Interpréter les propos répétés : pistes de réflexion et clés d’analyse
Loin de se limiter à une marotte ou à un tic de langage, la signification de la répétition engage tout le discours. Lorsqu’une formulation refait surface, il s’agit d’en comprendre la portée : sur quoi veut-elle attirer l’attention ? Quelle stratégie s’installe derrière cette fréquence ? Pour saisir ce que cache ou révèle la répétition, il faut sonder le contexte, examiner les rapports entre l’émetteur, l’auditeur, et la situation en jeu. Chez une personnalité publique, ce choix peut servir de balise mémorielle, d’outil rhétorique, ou trahir l’influence d’une situation non maîtrisée.
Du côté des sciences du langage, le phénomène se dissèque : la répétition figurale, loin d’être anodine, scande le récit, amplifie le message, et parfois détourne l’attention de son objectif apparent. Freud s’intéresse lui aussi à ce point : dans certains cas, répéter revient à tourner autour d’un souvenir, d’un manque, à maintenir ouvert un problème qui n’a jamais été réglé. L’histoire contemporaine, d’un continent à l’autre, regorge de discours où la répétition sert de marqueur de crise ou de transformation.
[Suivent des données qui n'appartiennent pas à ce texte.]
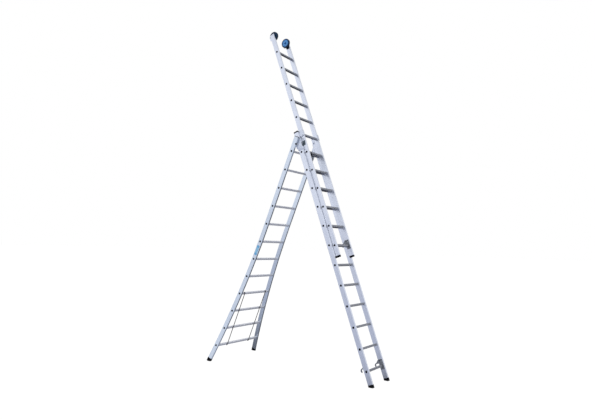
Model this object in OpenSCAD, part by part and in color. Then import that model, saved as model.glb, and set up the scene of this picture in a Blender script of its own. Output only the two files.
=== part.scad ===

Voici quelques axes pour analyser la portée d’un propos répété :
- Déceler une intention : la répétition signale souvent une stratégie pour convaincre ou imprimer une idée
- Lever un voile : elle signale parfois le doute, la peur ou un désir persistant
- Souder le discours : la répétition articule, rythme, fédère autour d’une mémoire commune
S’arrêter sur ces récurrences, c’est décider de voir l’inaperçu, d’écouter ce qui insiste, d’interroger la langue là où elle ne lâche rien. Parfois, un mot répété ouvre soudain une brèche et l’on se surprend à attendre, au creux de cet écho, la véritable question cachée.